WE GET IT: Grilling over red-hot coals satisfies a primal urge, and the taste can be amazing. But for many, smoky charcoal doesn’t outweigh the convenience of grilling with gas.
Gas grills offer instant, even heat that puts charcoal to shame. They also boast precise temperature control, which makes it easy to cook delicate foods that might be wasted on a 700°F charcoal grill. But while choosing gas is a relatively simple decision, picking which gas grill to purchase is considerably more difficult. From big brand names like Weber to the generic grills that crop up in your local grocery store every spring, there are hundreds of options to choose from.

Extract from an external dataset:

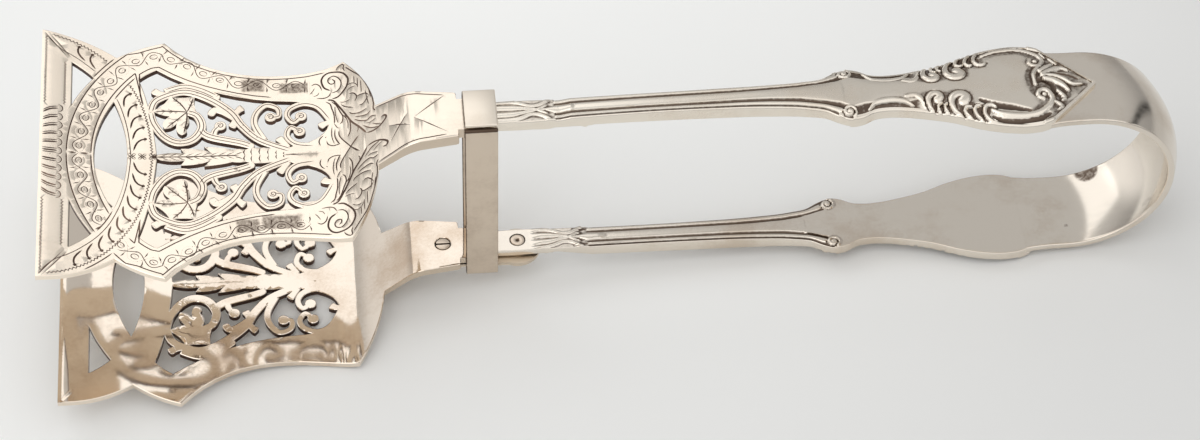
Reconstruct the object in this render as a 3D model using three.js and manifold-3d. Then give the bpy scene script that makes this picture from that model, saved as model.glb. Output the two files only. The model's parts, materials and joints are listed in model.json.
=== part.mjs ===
// Asparagus tongs: pierced blades and die-struck arms on a bow spring, guided by a collar.
// Millimetres, +X toward the bow, +Z the way the tongs open, lying on the lower blade and the lower arm.

import * as THREE from "three";
import { mergeVertices } from "three/addons/utils/BufferGeometryUtils.js";
import Module from "manifold-3d";

const wasm = await Module();
wasm.setup();

// Clearances and helpers of the cuts
const solderGap = 0.3;
const slideGap = 0.3;
const boreGap = 0.3;
const overrun = 5;
const mergeDistance = 0.0003;

// Opening between the arms' inner faces
const halfOpening = 19.6;

// Blades
const bladeReach = 87.2;
const bladeHalfWidth = 34.5;
const bladeThickness = 1.3;
const crankDrop = 9.9;
const shankHalfWidth = 6.2;
const upperShankThickness = 2.8;
const lowerShankThickness = 1.8;
const upperLapLength = 5.4;
const lowerLapLength = 0;
const stemWidth = 1.8;
const tendrilWidth = 1.25;
const scrollEyeRadius = 1.3;
const budRadius = 0.8;

// Guide collar
const shankGap = 1.2;
const collarLength = 7;
const collarWall = 0.95;
const collarBore = 9.3;
const collarBase = 0.9;
const capThickness = 0.9;
const capOverlap = 0.45;
const capPlay = 0.8;
const collarChamfer = 0.35;

// Saddle plate and its two fasteners
const saddleThickness = 0.9;
const saddleEndRadius = 5;
const screwSetback = 4.8;
const pinSetback = 4.6;
const screwHeadRadius = 1.6;
const screwHeadDepth = 0.9;
const screwShaftRadius = 1;
const slotWidth = 0.45;
const slotDepth = 0.35;
const pinRadius = 1.55;
const pinTailRadius = 1;
const dimpleRadius = 0.5;
const dimpleDepth = 0.3;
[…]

We put some of the most popular gas grills through a battery of tests in our labs and backyards. We tested preheat speeds, recorded temperature distribution, measured assembly time, and checked the built-in temperature gauges for accuracy. Now we’ve analyzed the data, and we can say with certainty that the grills below offer something for everyone.
Weber Spirit E-310
A perennial favorite, the Spirit series is Weber’s entry-level line of gas grills. Entry-level doesn’t necessarily mean affordable, though, and the Spirit E-310 isn’t exactly cheap. This is a very popular grill.

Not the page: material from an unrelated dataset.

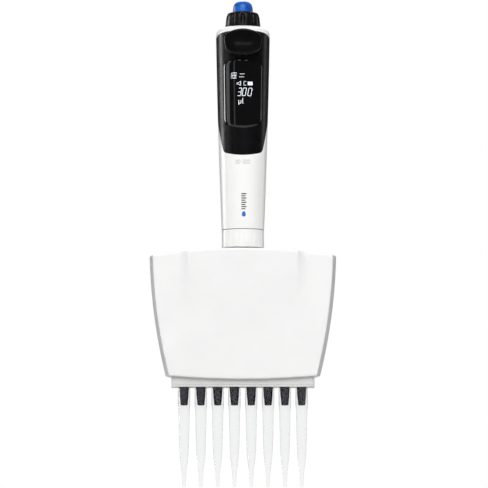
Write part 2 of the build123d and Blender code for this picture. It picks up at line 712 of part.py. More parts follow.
def handle_nodes():
    places = housing_screw_places()
    screws = [pan_screw(x, z, HOUSING_SCREW_TIP, HOUSING_SCREW_SEAT) for x, z in places]
    return {
        "rear_shell": rear_shell(),
        "front_fascia": front_fascia(),
        "display_lens": display_lens(),
        "finger_rest": finger_rest(),
        "housing_screws": screws,
        "charge_contacts": [charge_contact(x) for x in (-CONTACT_X, CONTACT_X)],
        "swivel_bush": swivel_bush(),
        "lcd_module": lcd_module(),
        "main_board": main_board(),
        "battery": battery(),
        "control_board": control_board(),
        "button_switch": button_switch(),
        "rotary_encoder": rotary_encoder(),
        "stepper_motor": stepper_motor(),
        "motor_bracket": motor_bracket(),
        "button_spring": spring(3.5, 0.25, ENCODER_HIGH, BUTTON_CEILING, 4),
        "adjusting_knob": adjusting_knob(),
        "operating_button": operating_button(),
        "ejector_key": ejector_key(),
        "ejector_link": ejector_link(),
        "ejector_rod": ejector_rod(),
        "lead_screw": lead_screw(),
        "drive_nut": drive_nut(),
        "push_rod": push_rod(),
        "coupling_nut": coupling_nut(),
    }


def head_nodes():
    screws = [pan_screw(x, z, COVER_SCREW_TIP, COVER_SCREW_SEAT) for x, z in cover_screw_places()]
    guides = [rod(GUIDE_R, BLOCK_HIGH, TOP_PLATE_LOW, x) for x in (-GUIDE_X, GUIDE_X)]
    seals = [tube(3.5, PISTON_R + 0.05, BLOCK_HIGH - 1.4, BLOCK_HIGH - 0.1, x) for x in CHANNEL_X]
    nodes = {
        "neck_tube": neck_tube(),
        "top_plate": top_plate(),
        "head_front_cover": head_cover(front=True),
        "head_rear_cover": head_cover(front=False),
        "cover_screws": screws,
        "guide_rods": guides,
        "cylinder_block": cylinder_block(),
        "seal_plate": seal_plate(),
        "piston_seals": seals,
        "cone_o_rings": [cone_o_ring(x) for x in CHANNEL_X],
        "yoke_pins": mirrored_pair(yoke_pin()),
        "ejector_springs": mirrored_pair(ejector_spring()),
        "ejector_sleeve": ejector_sleeve(),
        "ejector_yoke": ejector_yoke(),
        "ejector_strip": ejector_strip(),
        "piston_plate": piston_plate(),
        "clamp_plate": clamp_plate(),
        "pistons": [piston(x) for x in CHANNEL_X],
    }
    for number, x in enumerate(CHANNEL_X, start=1):
        nodes[f"tip_cone_{number}"] = tip_cone(x)
        nodes[f"tip_{number}"] = tip(x)
    return nodes


def write(nodes):
    os.makedirs("parts", exist_ok=True)
    for name, solid in nodes.items():
        if isinstance(solid, list):
            solid = Compound(children=[single for item in solid for single in item.solids()])
        export_step(solid, f"parts/{name}.step")


write({**handle_nodes(), **head_nodes()})
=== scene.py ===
import math

import bmesh
import bpy
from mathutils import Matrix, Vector
from mathutils.bvhtree import BVHTree


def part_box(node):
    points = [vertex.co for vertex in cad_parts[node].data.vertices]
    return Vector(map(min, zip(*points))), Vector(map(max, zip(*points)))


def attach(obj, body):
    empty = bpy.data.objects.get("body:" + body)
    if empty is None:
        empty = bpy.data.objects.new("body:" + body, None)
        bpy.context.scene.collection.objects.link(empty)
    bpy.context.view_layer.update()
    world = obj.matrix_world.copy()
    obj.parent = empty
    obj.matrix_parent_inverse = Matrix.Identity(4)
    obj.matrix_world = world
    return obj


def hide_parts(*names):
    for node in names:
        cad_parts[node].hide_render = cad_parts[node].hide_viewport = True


# The looks of an eight-channel electronic pipette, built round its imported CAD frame.
# Lengths below are in millimetres, and MM turns them into metres when a mesh is made.
MM = 0.001

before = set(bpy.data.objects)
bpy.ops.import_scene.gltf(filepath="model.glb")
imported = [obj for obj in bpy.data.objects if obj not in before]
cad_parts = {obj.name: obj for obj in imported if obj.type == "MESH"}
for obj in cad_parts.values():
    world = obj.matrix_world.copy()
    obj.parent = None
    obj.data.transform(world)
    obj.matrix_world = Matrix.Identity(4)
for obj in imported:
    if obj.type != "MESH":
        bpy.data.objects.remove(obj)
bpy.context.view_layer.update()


# ---------------------------------------------------------------- places from the frame


def corners(node):
    """The lowest and highest corner of a CAD node, in millimetres."""
    low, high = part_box(node)
    return low / MM, high / MM


COMPASS = ((-1, 0), (1, 0), (0, -1), (0, 1))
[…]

In our opinion, its money well spent. This grill is constructed from high-quality materials and really feels like it’s built to last. Weber has a reputation for longevity and reliability, and it’s backed up by a 10-year warranty against corrosion and rust. Parts are readily available, too. The E-310 features a 529-square-inch cooking surface, three burners, porcelain-coated grates, and a porcelain-coated exterior for extra protection. If you’re a Weber loyalist or just want an incredibly well-made grill, the Spirit E-310 is your best bet.
Weber Genesis E-310
The Genesis E-310 is the most affordable mid-range gas grill in Weber’s line-up. Despite having the same burner setup as the Spirit, it offers a larger 637-square-inch cooking surface, and the overall construction is of a generally higher quality than its entry-level cousin.
Broil King Regal 490 Pro
Based on design and features alone, you’d be forgiven for thinking the Broil King Regal 490 Pro was indeed a gas grill fit for royalty. It’s powered by four standard burners and also includes a side burner and rotisserie burner for the occasional spit roast. Condiment and tool caddies on either side of the grill provide ample storage space, and the burner dials are illuminated for ease of use.